The Fungible Nature of Story or Jane Eyre Was One Funny Ten Year Old–Who Knew?

So I’m plowing through McKee and Campbell and all sorts of other thinkers, delving into the principles of story narrative with a mind to reinvent the working notion of advertising campaigns for our agency.  By focusing on the basic foundations of story, perhaps we can more easily reorient both our work and ourselves away from a push-driven, objectives-based, communications-controlling POV toward a more two-way, push-pull, communications sharing perspective.  Anyway, I’m reading a lot lately…

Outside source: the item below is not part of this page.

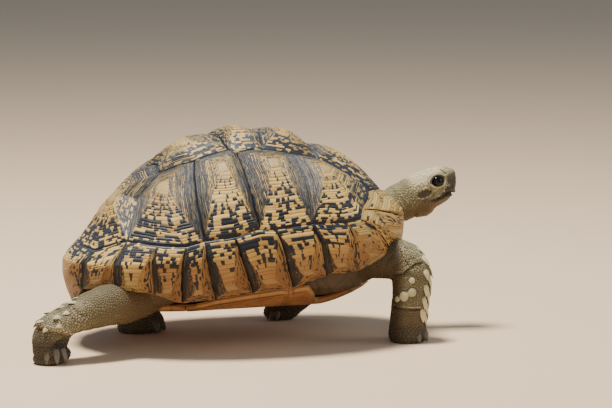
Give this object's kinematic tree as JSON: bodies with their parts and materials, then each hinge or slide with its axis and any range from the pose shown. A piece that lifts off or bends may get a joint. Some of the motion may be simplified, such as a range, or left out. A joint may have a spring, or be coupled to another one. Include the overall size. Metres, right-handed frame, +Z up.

A Pre-Victorian Lisa Simpson If You Will

A Pre-Victorian Lisa Simpson If You Will

At the same time, my wife has been reading two chapters of Charlotte Bronte’s classic gothic novel Jane Eyre every night to our (now five days away from) nine year old. Despite some digressions to explain the meaning of archaic terms like ‘ligature,’ ‘wretched,’ and my personal favorite–‘bilious’–it’s been one of the nicest surprises in months.  I look forward to hearing the next installment each night; somehow in the intervening thirty or so years since last I spent any time with young Jane, she grew to be funny and spunky and insightful in a way I never recognized as an eighth grader.

It’s funny how a great story might not speak to you–at least not right away–and yet it inevitably finds its audience.  Which gives me real hope that if we make great brand stories and get them out to people who appreciate them, those people will be inspired to do a lot of the storytelling for us, widening the circle, and finding an engaged, participatory audience.